== Source material ==

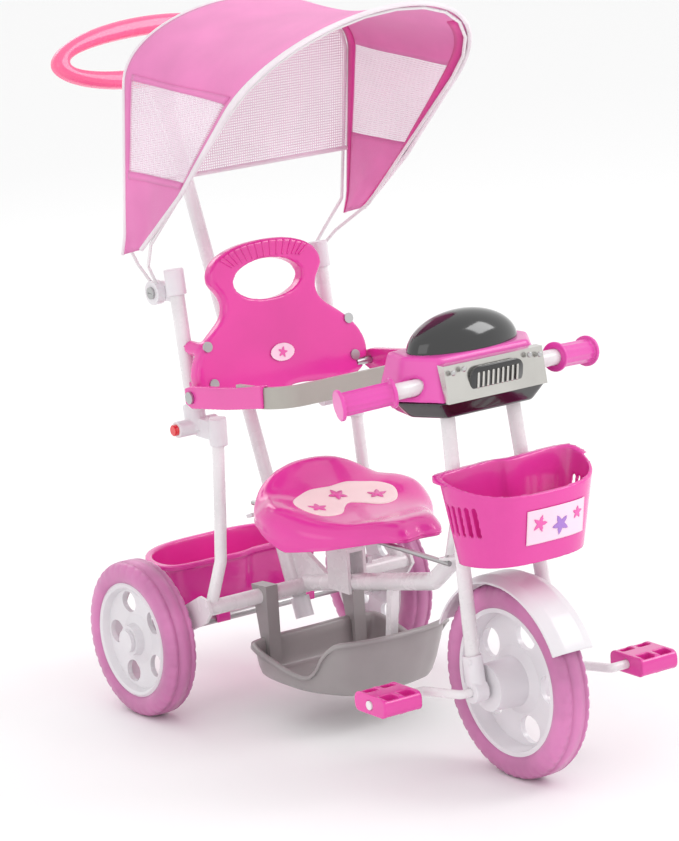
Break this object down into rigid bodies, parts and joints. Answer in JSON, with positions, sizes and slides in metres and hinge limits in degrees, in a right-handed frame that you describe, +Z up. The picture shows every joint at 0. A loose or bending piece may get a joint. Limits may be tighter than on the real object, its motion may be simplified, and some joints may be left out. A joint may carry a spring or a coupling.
{
  "type": "children's tricycle",
  "caption": "Child's pedal tricycle with a sun canopy, a parent push handle that steers, a safety bar, a footrest and front and rear baskets.",
  "frame": {"origin": "on the ground under the middle of the whole tricycle", "axes": "+X is the rider's left, -Y is the way the tricycle faces, +Z is up"},
  "size_m": [0.384, 0.7761, 0.8301],
  "materials": {
    "black_plastic": "gloss",
    "cream_vinyl": "satin",
    "grey_bar": "satin",
    "grey_plastic": "satin",
    "magenta_plastic": "gloss",
    "pink_fabric": "woven",
    "pink_mesh": "mesh",
    "pink_plastic": "gloss",
    "pink_tyre": "satin",
    "red_reflector": "gloss",
    "salmon_plastic": "gloss",
    "silver_plastic": "polished",
    "steel": "satin",
    "white_metal": "gloss",
    "white_plastic": "gloss"
  },
  "bodies": {
    "frame": {"backrest": "pink_plastic", "backrest_screws": "steel", "canopy_pins": "steel", "footrest_hanger": "white_metal", "footrest_hooks": "grey_plastic", "footrest_tray": "grey_plastic", "guard_pins": "steel", "hub_caps": "white_plastic", "lower_stays": "white_metal", "main_frame": "white_metal", "post_clamps": "white_plastic", "post_connectors": "white_plastic", "rear_axle": "steel", "rear_basket": "pink_plastic", "seat_bracket": "white_metal", "seat_inlay": "cream_vinyl", "seat_knob": "white_plastic", "seat_posts": "white_metal", "seat_shell": "pink_plastic", "side_reflectors": "red_reflector"},
    "steering": {"fork_legs": "white_metal", "leg_ends": "white_plastic", "handlebar": "white_metal", "hand_grips": "magenta_plastic", "steering_bolt": "steel", "crown_plates": "white_metal", "steering_arm": "white_metal", "front_mudguard": "white_plastic", "basket_bracket": "white_metal", "front_basket": "pink_plastic", "dash_lower": "black_plastic", "dash_upper": "magenta_plastic", "dash_dome": "black_plastic", "dash_grille": "silver_plastic"},
    "front_wheel": {"front_rim": "white_plastic", "front_tyre": "pink_tyre", "crank_axle": "white_metal"},
    "right_pedal": {"pedal_right": "pink_plastic"},
    "left_pedal": {"pedal_left": "pink_plastic"},
    "right_rear_wheel": {"rear_rim_right": "white_plastic", "rear_tyre_right": "pink_tyre"},
    "left_rear_wheel": {"rear_rim_left": "white_plastic", "rear_tyre_left": "pink_tyre"},
    "push_handle": {"push_pole": "white_metal", "pole_cap": "white_plastic", "ring_handle": "salmon_plastic", "handle_hub": "white_plastic", "pole_arm": "white_plastic"},
    "steering_link": {"steering_rod": "steel"},
    "canopy": {"canopy_hoop_front": "white_metal", "canopy_hoop_rear": "white_metal", "canopy_cover": "pink_fabric", "canopy_window_right": "pink_mesh", "canopy_window_left": "pink_mesh", "canopy_back": "pink_mesh", "canopy_hubs": "white_plastic"},
    "safety_bar": {"guard_arms": "pink_plastic", "guard_bar": "grey_bar"}
  },
  "joints": [
    {"name": "steer", "type": "hinge", "parent": "frame", "child": "steering", "pos_m": [0, -0.201, 0.24], "axis": [0, 0.1305, 0.9914], "range_deg": [-30, 30]},
    {"name": "front_wheel_spin", "type": "hinge", "parent": "steering", "child": "front_wheel", "pos_m": [0, -0.28, 0.108], "axis": [1, 0, 0], "continuous": true},
    {"name": "right_pedal_spin", "type": "hinge", "parent": "front_wheel", "child": "right_pedal", "pos_m": [-0.142, -0.238, 0.108], "axis": [1, 0, 0], "continuous": true},
    {"name": "left_pedal_spin", "type": "hinge", "parent": "front_wheel", "child": "left_pedal", "pos_m": [0.142, -0.322, 0.108], "axis": [1, 0, 0], "continuous": true},
    {"name": "right_rear_wheel_spin", "type": "hinge", "parent": "frame", "child": "right_rear_wheel", "pos_m": [-0.168, 0.208, 0.091], "axis": [1, 0, 0], "continuous": true},
    {"name": "left_rear_wheel_spin", "type": "hinge", "parent": "frame", "child": "left_rear_wheel", "pos_m": [0.168, 0.208, 0.091], "axis": [1, 0, 0], "continuous": true},
    {"name": "push_handle_turn", "type": "hinge", "parent": "frame", "child": "push_handle", "pos_m": [0, 0.141, 0.15], "axis": [0, 0.3584, 0.9336], "range_deg": [-30, 30]},
    {"name": "link_swing", "type": "hinge", "parent": "steering", "child": "steering_link", "pos_m": [-0.028, -0.20291, 0.23319], "axis": [0, 0.1305, 0.9914], "range_deg": [-30, 30]},
    {"name": "canopy_tilt", "type": "hinge", "parent": "frame", "child": "canopy", "pos_m": [0, 0.22, 0.486], "axis": [1, 0, 0], "range_deg": [-8, 30]},
    {"name": "safety_bar_lift", "type": "hinge", "parent": "frame", "child": "safety_bar", "pos_m": [0, 0.13, 0.38], "axis": [-1, 0, 0], "range_deg": [0, 75]}
  ],
  "couplings": [
    {"joint": "push_handle_turn", "follows": "steer", "ratio": 1},
    {"joint": "link_swing", "follows": "steer", "ratio": -1}
  ]
}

===

Pick out the lines that include the word "with" and write them out.

Break this object down into rigid bodies, parts and joints. Answer in JSON, with positions, sizes and slides in metres and hinge limits in degrees, in a right-handed frame that you describe, +Z up. The picture shows every joint at 0. A loose or bending piece may get a joint. Limits may be tighter than on the real object, its motion may be simplified, and some joints may be left out. A joint may carry a spring or a coupling.
  "caption": "Child's pedal tricycle with a sun canopy, a parent push handle that steers, a safety bar, a footrest and front and rear baskets.",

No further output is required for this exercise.